Nil Yalter: Natürlich freue ich mich darüber, aber ich wünschte, es wäre früher passiert, und es ist schade, dass das nicht so war. Das Gute ist wiederum, dass nichts verloren ging, denn ich habe in 50 Jahren Arbeit nur sehr wenig verkauft. Ich habe alles selbst aufbewahrt.
Inzwischen kaufen die großen Museen Ihre Werke. Die Tate Modern erwarb 2012 „Temporary Dwellings“ (1974 – 1977); „D‘Après ‚Stimmung‘ “(1973), das sich auf ein Stück von Karlheinz Stockhausen bezieht, wurde 2016 zum ersten Mal gezeigt und gehört nun zur Sammlung des Museums Ludwig. Wie erklären Sie sich, dass das so lange gedauert hat?
All meine Kunst kam viel zu früh. Künstlerinnen hatten in den 1970er Jahren keine Sichtbarkeit. Einzelausstellungen gab es kaum, und in Gruppenausstellungen hatten Frauen einen Anteil von höchstens zehn Prozent, eher weniger. Heute sind es immerhin etwa 30 Prozent.

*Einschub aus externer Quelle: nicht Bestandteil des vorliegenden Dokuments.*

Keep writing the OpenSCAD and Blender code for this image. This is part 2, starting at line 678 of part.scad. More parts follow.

Trotzdem gab es auch in Ihrer Generation bekannte Künstlerinnen.
Das stimmt, aber sie haben meistens nicht in Frankreich gearbeitet. In Frankreich zeige ich immer noch nicht viel. Es ist hier schwierig für mich, weil die Kunstszene sehr traditionell ist. Als ich in den 1970ern angefangen habe, hatte ich noch eine Einzelausstellung im Musée d’Art Moderne in Paris, aber danach hat sich die Kunstwelt von mir abgewandt.
Warum?
Mein Werk La Roquette, Prison for Women (1974), befasste sich mit dem gleichnamigen Frauengefängnis, ich habe die Zustände dort in Fotos, Zeichnungen, Texten und auf Video verarbeitet, aber mit der Methode der Soziologie. Ich mache eine Art von soziologischer Kunst, so nähere ich mich meinem Gegenstand. So arbeite ich nun mal.

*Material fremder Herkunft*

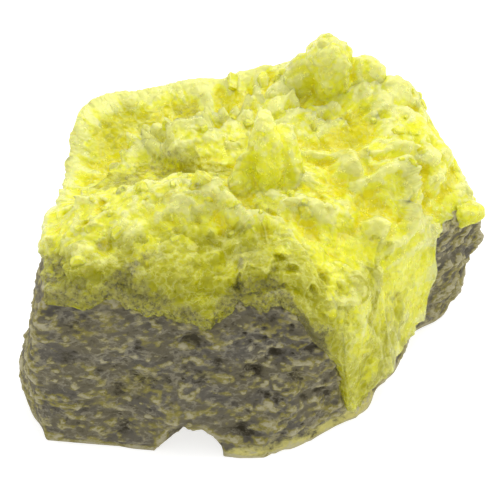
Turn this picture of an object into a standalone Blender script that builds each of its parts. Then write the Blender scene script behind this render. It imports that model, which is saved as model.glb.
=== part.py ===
"""Native sulfur crystals on a hand-sized piece of their matrix rock.

Two pieces: matrix_rock, a broken block of grey volcanic rock, and sulfur_crust, the yellow crystals
that grew together over its top and down one corner. Metres, +Z up, +Y away from the front, bearings in
degrees from +X towards +Y. The origin is at the bottom centre of the specimen.
"""

import bmesh
import bpy
import numpy as np
from mathutils import Vector

SEED = 11
FAR = 1.0
GAP_ALONG_RAY = 0.0004

# The middle of the specimen's box, in the coordinates of the lists below.
SPECIMEN_CENTRE = (0.0016, -0.0004)

# Every surface is met by straight rays from the heart, a point inside the rock.
HEART = np.array([0.0000, -0.0020, 0.0110])

# Flat faces of the specimen: bearing the face looks towards, lean (up is positive), and its distance
# from the heart on the rock and on the crust over it.
FACES = (
    ("front, left half", -97, 13, 0.0259, 0.0268),
    ("front, right half", -88, 28, 0.0219, 0.0228),
    ("front corner", -57, 8, 0.0243, 0.0253),
    ("crusted corner", -25, 10, 0.0212, 0.0238),
    ("right, bare", -45, 0, 0.0200, 0.0208),
    ("right end, high", 12, 20, 0.0366, 0.0372),
    ("right end, low", 12, -6, 0.0374, 0.0380),
    ("right shoulder", 17, 48, 0.0302, 0.0320),
    ("back right", 63, 8, 0.0332, 0.0342),
    ("back", 97, 8, 0.0292, 0.0302),
    ("back left corner", 130, 8, 0.0350, 0.0362),
    ("left", 174, 12, 0.0296, 0.0304),
    ("left end, high", -165, 10, 0.0362, 0.0366),
    ("left end, low", -165, -8, 0.0366, 0.0371),
    ("front left corner", -146, 4, 0.0384, 0.0390),
    ("right undercut", 25, -45, 0.0283, 0.0303),
    ("back undercut", 90, -38, 0.0270, 0.0290),
)
# The bare face on the right stands back in a step from the corner, so the farther of the two counts.
STEPPED_FACES = ("crusted corner", "right, bare")
EDGE_SOFTNESS = 0.0005
ROCK_COVER = 0.0028
ROCK_LUMPS = ((0.0009, 0.0090), (0.0005, 0.0042))
FLOOR_SINK = 0.0003

# A hollow under the front face: bearing, half width in degrees, lean and distance of its roof.
NOTCH_BEARING = -106
NOTCH_HALF_WIDTH = 9
NOTCH_LEAN = -55
NOTCH_DISTANCE = 0.0217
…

Können Sie das genauer erklären?
Meine Kunst war von Anfang an sehr stark beeinflusst von Soziologie, Anthropologie und Ethnografie. Alles andere hat sich organisch daraus entwickelt. Turkish Immigrants (1977 – 2016) etwa oder auch Temporary Dwellings beschäftigen sich mit türkischen, portugiesischen und algerischen Einwanderern in den Vorstädten. Aber dann hat man gesagt, das ist keine Kunst, das ist Soziologie, das ist Politik. Wer will sich denn die Gesichter von eingewanderten Arbeitern ins Wohnzimmer hängen? Wenn ich meine Sachen wiederum Aktivisten gezeigt habe, haben sie gesagt, das ist zu künstlerisch, warum gehst du nicht ins Gefängnis und unterstützt dort die Gefangenen durch soziale Arbeit? So stand meine Karriere für viele Jahre still.

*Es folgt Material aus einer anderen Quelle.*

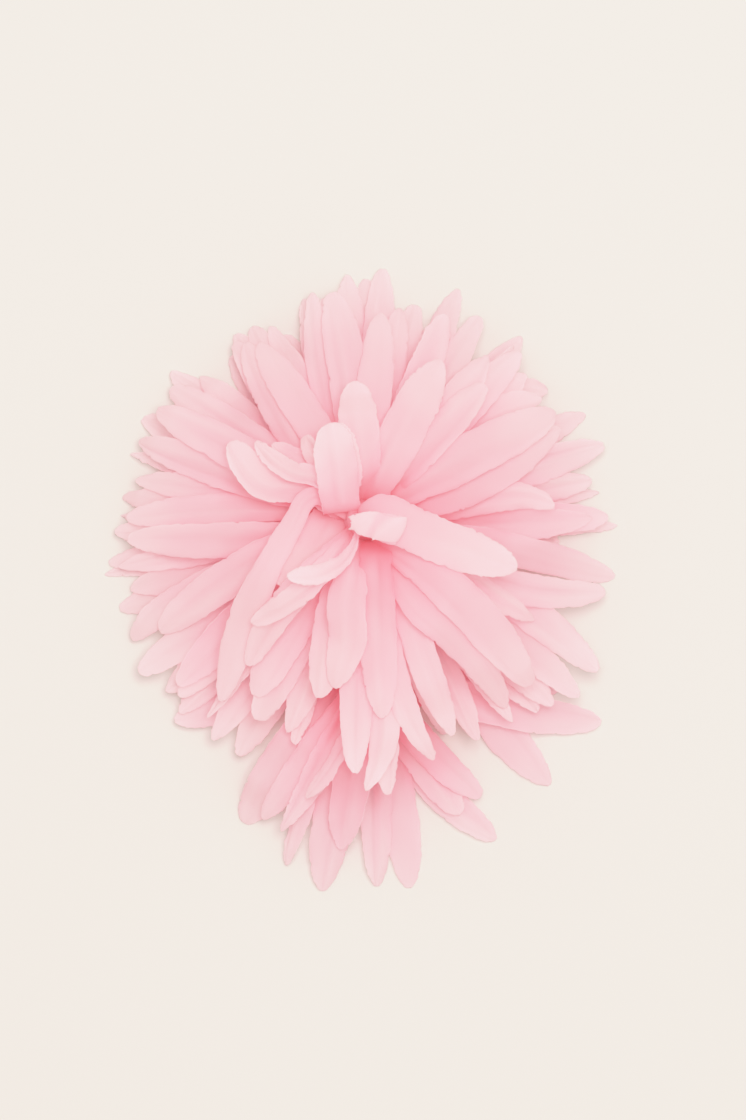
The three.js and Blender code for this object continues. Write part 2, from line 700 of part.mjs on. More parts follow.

Wie sind Sie damit umgegangen?
Frauen arbeiteten oft in Gruppen, das war attraktiver und durchschlagskräftiger. Das war ein feministisches Statement, das in sich selbst politisch war. Man unterstützt sich gegenseitig, kollaboriert für bestimmte Sachen, und danach haben sich die Wege wieder getrennt. Das war vollkommen normal.
Zur Person
Nil Yalter, 81, zählt zu den Pionierinnen einer gesellschaftlich engagierten und technisch versierten Kunst. Geboren in Kairo, aufgewachsen in Istanbul, lebt und arbeitet die türkische Künstlerin seit 1965 in Paris. Breit gewürdigt wird ihr Werk erst seit zehn Jahren
Sie haben als eine der ersten Künstlerinnen in Europa mit Video gearbeitet. Wie sind Sie dazu gekommen?
1973 entdeckte ich die Portapak, das erste tragbare Videoaufnahmegerät, das die US-Armee erfunden hatte. Der erste Künstler, der es benutzt hat, war Nam June Paik. Als mir jemand zum ersten Mal eine Portapak geliehen hat, war ich gleich fasziniert. Ich war eine der Ersten in Frankreich, die sie benutzt hat, und die erste türkische Künstlerin.
Was war für Sie die besondere Qualität dieses Mediums?
Video ermöglichte Frauen, sich auszudrücken, weil es ihnen erlaubte, selbst zu filmen und sich so vom männlichen Blick zu befreien. Als Medium war es nicht besetzt. Es war der Blick auf mich selbst, den mir dieses Gerät erlaubt hat. Man hat das Bild sofort auf einem Monitor gesehen und hat das Ergebnis kontrolliert. Frauen waren mit Video sehr entspannt. Es war wie ein Pinsel, eine Fortsetzung der Hand. Viele Künstlerinnen haben sofort begonnen, es zu verwenden.
In Ihrer ersten Videoarbeit „The Headless Woman or the Belly Dance“ (1974) beschriften Sie Ihren Leib und führen anschließend zu türkischer Musik eine Art Bauchtanz vor. Wie war die Vorgeschichte dazu?
Ich erfuhr über einen Bekannten, der Ethnograf war, von einem Ritual in der anatolischen Landbevölkerung: Frauen, die nicht gehorchten, wurden zu einem muslimischen Priester gebracht, und er entblößte ihren Bauch, um einen rituellen Text darauf zu schreiben. Das war mein Ausgangspunkt, aber der Text, den ich gewählt habe, war ein feministischer Text des Dichters und Historikers René Nelli, der die sexuelle Autonomie der Frau einfordert.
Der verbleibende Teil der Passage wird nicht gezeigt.